Government paperless initiatives on the rise

February 21st, 2013 | Posted by Kevin Corley in Document Management | Information Management | Workflow

Government agencies and legal departments are increasingly deploying electronic document management systems to streamline processes and reduce the administrative burden on staff. By improving accessibility to important files, these systems allow government officials to be more productive and collaborative.

James Jarvis, The Metropolitan Corporate Counsel contributor, explained that a primary reason for this shift toward digitization is to increase the efficiency of communications between officials as well as with citizens. He asserted that instead of applying separate solutions for content management, such as legal workflow solutions, agencies should deploy tools that unify the automation of processes across departments. He cited recent Hyperion research findings that the majority of legal departments are going paperless, and additionally, increasing the effectiveness of these strategies by integrating tools within an electronic document management system.
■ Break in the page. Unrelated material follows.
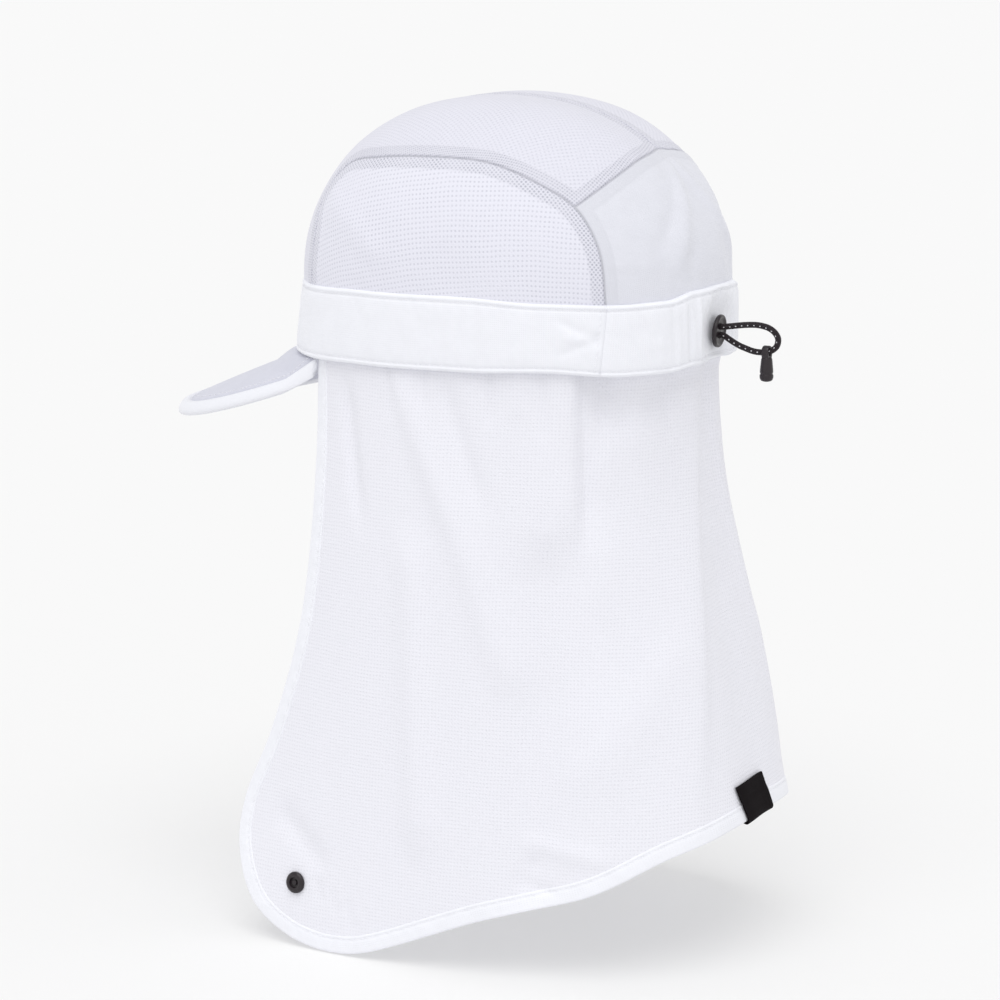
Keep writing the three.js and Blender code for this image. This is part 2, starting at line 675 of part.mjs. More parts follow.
// Share of the free edge at the middle of the front corner.
function cornerShare() {
  const shares = Array.from({ length: 401 }, (_, index) => index / 1000);
  const reach = (share) => {
    const at = edgeCurve.getPointAt(share);
    return at.x - at.y;
  };
  return shares.reduce((best, share) => (reach(share) > reach(best) ? share : best));
}
const CORNER = cornerShare();

// Place inside the cape panel, from the left edge to the right and from the top down: a Coons patch.
function capePlace(across, down) {
  const inset = CAPE.hemWidth + GAP;
  const left = (share) => edgePlace(CORNER * share, inset);
  const right = (share) => edgePlace(1 - CORNER * share, inset);
  const hem = (share) => edgePlace(mix(CORNER, 1 - CORNER, share), inset);
  const blend = (key) => {
    const top = (share) => (key === 'level' ? CAPE.top : mix(left(0).around, right(0).around, share));
    const straight = mix(top(across), hem(across)[key], down);
    const sides = mix(left(down)[key], right(down)[key], across);
    const upper = mix(top(0), top(1), across);
    const lower = mix(hem(0)[key], hem(1)[key], across);
    return straight + sides - mix(upper, lower, down);
  };
  return { around: blend('around'), level: Math.min(blend('level'), CAPE.top) };
}
function capePiece() {
  const places = pointGrid(CAPE.rows, CAPE.columns, (across, down) => capePlace(across, down));
  const face = (out) => places.map((row) => row.map(({ around, level }) => capePoint(around, level, out)));
  return piece('cape', sheetSolid(face(0), face(-CAPE.wall)), COLOURS.cape);
}
function hemPiece() {
  const proud = (CAPE.hemWall - CAPE.wall) / 2;
  const face = (out) => pointGrid(1, CAPE.hemColumns, (along, inward) => {
    const { around, level } = edgePlace(along, CAPE.hemWidth * inward);
    return capePoint(around, Math.min(level, CAPE.top), out);
  });
  return piece('cape_hem', sheetSolid(face(proud), face(proud - CAPE.hemWall)), COLOURS.cape);
}

// Turned solid from a profile of [radius, height] pairs, its axis laid along a direction.
function turned(profile, sides, origin, axis) {
  const geometry = new THREE.LatheGeometry(profile.map(([radius, height]) => new THREE.Vector2(radius, height)), sides);
  const turn = new THREE.Quaternion().setFromUnitVectors(new THREE.Vector3(0, 1, 0), axis);
  geometry.applyQuaternion(turn);
  geometry.translate(origin.x, origin.y, origin.z);
  return toGeometry(toSolid(geometry));
}

// Outward normal of the cape at a place.
function capeNormal(around, level) {
  const step = 0.02;
  const across = capePoint(around + step, level).sub(capePoint(around - step, level));
  const up = capePoint(around, level + 1).sub(capePoint(around, level - 1));
  const normal = across.cross(up).normalize();
  return normal.x * around < 0 ? normal.negate() : normal;
}
function snapPiece(name, hand) {
  const around = hand * SNAP.around;
  const normal = capeNormal(around, SNAP.level);
  const origin = capePoint(around, SNAP.level, GAP + 0.1);
  const profile = [
    [0, 0],
    [SNAP.radius, 0],
    [SNAP.radius, SNAP.height * 0.55],
    [SNAP.ring, SNAP.height],
    [SNAP.recess, SNAP.height],
    [SNAP.recess - 0.2, SNAP.height * 0.35],
    [SNAP.post, SNAP.height * 0.35],
    [SNAP.post * 0.8, SNAP.height * 0.8],
    [0, SNAP.height * 0.9],
  ];
  return piece(name, turned(profile, SNAP.sides, origin, normal), COLOURS.black, 0.35);
}

// Label: a strip that runs down the outer face of the hem, slanting to the rear, under it and up the inner face.
function labelPiece() {
  const outerFace = (CAPE.hemWall - CAPE.wall) / 2 + LABEL.gap;
  const innerFace = outerFace - CAPE.hemWall - 2 * LABEL.gap;
  const step = 0.005;
  const [before, after] = [0.5 - step, 0.5 + step].map((share) => {
    const { around, level } = edgePlace(share, 0);
    return capePoint(around, level);
  });
  const perShare = before.distanceTo(after) / (2 * step);
  const path = [
    { rise: LABEL.drop, out: outerFace },
    { rise: CAPE.hemWidth, out: outerFace },
    { rise: 2, out: outerFace },
    { rise: -LABEL.gap, out: outerFace },
    { rise: -LABEL.gap, out: innerFace },
    { rise: 2, out: innerFace },
    { rise: LABEL.under, out: innerFace },
  ];
  const face = (thick) => path.map(({ rise, out }) => (
    Array.from({ length: LABEL.columns + 1 }, (_, column) => {
      const slant = LABEL.slant * (1 - rise / LABEL.drop);
      const along = LABEL.offset + LABEL.width * (column / LABEL.columns - 0.5) - slant;
      const side = out > 0 ? thick : -thick;
      const drop = rise < 0 ? thick : 0;
      const { around, level } = edgePlace(0.5 - along / perShare, rise - drop);
      return capePoint(around, level, out + side);
    })
  ));
  return piece('label_tab', sheetSolid(face(LABEL.wall), face(0)), COLOURS.black, 0.7);
}

// Cylinder along Y between two places, for a cord hole.
function cordHole(radius, x, z, from, to) {
  const hole = new THREE.CylinderGeometry(radius, radius, to - from, 16);
  hole.translate(x, (from + to) / 2, z);
  return toSolid(hole);
}
function discPiece() {
  const profile = [
    [0, 0],
    [DISC.radius - DISC.edge, 0],
    [DISC.radius, DISC.edge],
    [DISC.radius, DISC.wall - DISC.edge],
    [DISC.radius - DISC.rim, DISC.wall],
    [DISC.radius - 2 * DISC.rim, DISC.wall - DISC.dish],
    [0, DISC.wall - DISC.dish / 2],
  ];
  const origin = new THREE.Vector3(0, DISC.back, DISC.level);
  const disc = turned(profile, DISC.sides, origin, new THREE.Vector3(DISC.turn, 1, -DISC.lean).normalize());
  const cuts = [1, -1].map((hand) => (
    cordHole(DISC.hole, 0, DISC.level + hand * DISC.holeSpread, DISC.back - 1, DISC.back + DISC.wall + 1)
  ));
  return piece('cord_disc', toGeometry(toSolid(disc).subtract(cuts[0]).subtract(cuts[1])), COLOURS.black, 0.4);
}
function cordPiece() {
  const route = new THREE.CatmullRomCurve3(CORD_ROUTE.map((point) => new THREE.Vector3(...point)), false, 'centripetal');
  const section = new THREE.Shape(Array.from({ length: CORD.sides }, (_, index) => {
    const turn = 2 * Math.PI * index / CORD.sides;
    return new THREE.Vector2(CORD.radius * Math.cos(turn), CORD.radius * Math.sin(turn));
  }));
  const tube = new THREE.ExtrudeGeometry(section, { steps: CORD.steps, extrudePath: route });
  return piece('cord_loop', toGeometry(toSolid(tube)), COLOURS.cord, 0.8);
}
function pullPiece() {
  const outline = new THREE.Shape();
  outline.absarc(0, PULL.eye, PULL.eyeRadius, 0, Math.PI, false);
  outline.lineTo(-PULL.eyeRadius, PULL.eyeFoot);
  outline.lineTo(PULL.eyeRadius, PULL.eyeFoot);
  const eye = new THREE.ExtrudeGeometry(outline, { depth: PULL.eyeWall, bevelEnabled: false, curveSegments: 8 });
  eye.translate(0, 0, -PULL.eyeWall / 2);
  eye.rotateX(Math.PI / 2);
  eye.translate(0, PULL.at, 0);
  const origin = new THREE.Vector3(0, PULL.at, 0);
  const body = turned(PULL_BODY.map(({ radius, level }) => [radius, level]), PULL.sides, origin, UP);
  const hole = cordHole(PULL.hole, 0, PULL.eye, PULL.at - PULL.eyeRadius, PULL.at + PULL.eyeRadius);
  const pull = toSolid(body).add(toSolid(eye)).subtract(hole);
  return piece('cord_pull', toGeometry(pull), COLOURS.black, 0.45);
}

const cap = new THREE.Group();
cap.add(...crownPieces(), ...bandPieces(), visorPiece(), capePiece(), hemPiece());
cap.add(snapPiece('snap_left', 1), snapPiece('snap_right', -1), labelPiece());
cap.add(discPiece(), cordPiece(), pullPiece());

export default cap;
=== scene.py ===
"""Running cap with a neck cape: perforated crown, folded band, padded visor, hanging cape and black trim."""

import math

import bpy
import numpy as np
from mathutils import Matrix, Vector


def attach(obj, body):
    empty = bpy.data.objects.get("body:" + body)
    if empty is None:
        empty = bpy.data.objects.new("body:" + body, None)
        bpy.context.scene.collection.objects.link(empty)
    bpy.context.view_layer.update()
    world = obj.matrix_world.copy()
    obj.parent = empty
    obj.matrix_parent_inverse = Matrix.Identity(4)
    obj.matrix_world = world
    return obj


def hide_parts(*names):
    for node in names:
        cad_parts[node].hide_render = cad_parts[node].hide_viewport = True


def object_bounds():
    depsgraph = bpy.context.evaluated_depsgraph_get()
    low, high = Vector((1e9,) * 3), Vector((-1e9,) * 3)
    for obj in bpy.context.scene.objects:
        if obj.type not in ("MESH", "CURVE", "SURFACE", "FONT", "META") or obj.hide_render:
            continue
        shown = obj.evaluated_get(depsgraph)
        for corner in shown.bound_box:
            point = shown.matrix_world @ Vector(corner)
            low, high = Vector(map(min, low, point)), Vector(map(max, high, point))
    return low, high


bl_info = {
    "name": "Running Cap",
    "version": (1, 0, 0),
    "blender": (4, 5, 0),
    "location": "View3D > Sidebar > Cap",
    "description": "Makes a soft running cap with a neck cape over the packed frame",
    "category": "Object",
}

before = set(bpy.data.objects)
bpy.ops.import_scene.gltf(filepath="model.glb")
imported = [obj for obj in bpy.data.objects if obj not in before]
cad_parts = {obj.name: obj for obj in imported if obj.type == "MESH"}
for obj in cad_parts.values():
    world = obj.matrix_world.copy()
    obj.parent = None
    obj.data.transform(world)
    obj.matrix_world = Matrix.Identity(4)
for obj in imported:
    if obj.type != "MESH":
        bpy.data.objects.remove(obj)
CAD_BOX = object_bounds()
BODY = "root"

# Forms are worked out in millimetres and degrees, +Z up, the front at -Y, the wearer's left at +X.
MM = 0.001
HALF_TURN = 180.0
UP = np.array([0.0, 0.0, 1.0])
UP_VECTOR = Vector((0, 0, 1))

# Plan outline of the band's outer face: a superellipse.
HEAD = {"front": 93.0, "rear": 95.5, "side": 75.0, "boxiness": 2.36}

# Band: a folded strip with a gathered casing over elastic at the rear.
BAND = {
    "wall": 2.4, "casing_wall": 3.6, "casing_full": 165.0, "flare": 4.0, "flare_power": 1.3,
    "seam_angle": 140.6, "belly": 0.9, "width": 31.0, "edge_round": 1.1, "stitch_inset": 2.3,
}
BAND_ANGLES = np.array([0, 35, 62, 100, 125, 145, 158, 168, 180.0])
BAND_LOWER = np.array([-1.8, -1.8, -0.7, 0, 1.2, -0.6, -0.4, 1, 1.5])
BAND_UPPER = np.array([29.6, 29.6, 31.1, 31.6, 30, 29.4, 29.9, 32.6, 33])
GATHERS = {"pitch": 6.5, "depth": 0.42, "second": 0.25, "second_rate": 2.3, "start": 152.0, "full": 168.0}
# Dent under the disc: an ellipse, its half-sizes across in millimetres and along as a share of the width.
DENT = {"depth": 2.3, "across": 10.0, "along": 0.34, "share": 0.38, "flat": 0.72, "full": 1.9, "lip": 0.25}
# Rolled edge, stitch groove and puckers along the band's edges, and the pinch at its vertical seams.
BAND_RELIEF = {
    "roll": 0.32, "roll_at": 1.1, "roll_width": 0.8, "groove": 0.42, "groove_width": 0.5,
    "pucker": 0.13, "pucker_at": 3.2, "pucker_width": 2.6, "pinch": 0.45, "pinch_width": 0.8,
}
# Degrees by which a vertical seam turns from its foot upwards, and how far the cloth beside it turns along.
SEAM_SLANT = {"foot": 1.37, "rise": 1.87, "reach": 9.0}

# Crown: a soft dome cut along its seams, with a dip at the midline seam.
CROWN = {
    "base": 30.0, "front": 93.4, "rear": 94.0, "side": 74.5, "height": 82.4, "wall": 1.0,
    "boxiness": 2.3, "top_boxiness": 2.175, "dome_front": 2.13, "dome_side": 2.38, "dome_rear": 2.14,
    "dip": 0.033, "dip_slope": 0.25, "sunk_foot": 1.2, "slow_wave": 0.35, "quick_wave": 0.12,
}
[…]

Consolidation eases spending
The Mid-Hudson News reported that the Dutchess County Government is investing $960,000 for a document management system that will store, organize and share files electronically. The system is predicted to save $1.1 million within the first two years of operation by streamlining processes and accelerating service delivery. The digitization process is part of County Executive Marcus Molinaro's overall strategy to allow government agencies to consolidate records and better share services. Additionally, the electronic system will cut down on paper use in the county government and make digital copies accessible to the public. By digitizing historical documents dating back to the 1700s, the electronic solution will preserve delicate and important files.

Other counties are going paperless to conduct more efficient meetings. According to The Missourian, the Franklin County Commission may soon be replacing the antiquated paper system with an electronic solution to save both money and time. Presiding County Commissioner John Griesheimer told the news source that currently, commissioners are responsible for handling burdensome stacks of documentation at every meeting. By allowing officials to review lengthy contracts on a computer screen, the county could cut considerable costs from paper and ink. Additionally, the new system will remove the need for a court reporter to plan and zone meetings, as minutes from meetings can now be electronically recorded. The Missourian reported that other local governments have also gone paperless for these advantages including the Washington City Council and Union City Council as well as the Washington and Union School Boards.

Electronic document management solutions can help commissioners and other officials to work more productively and make more informed decisions by providing easier access to information.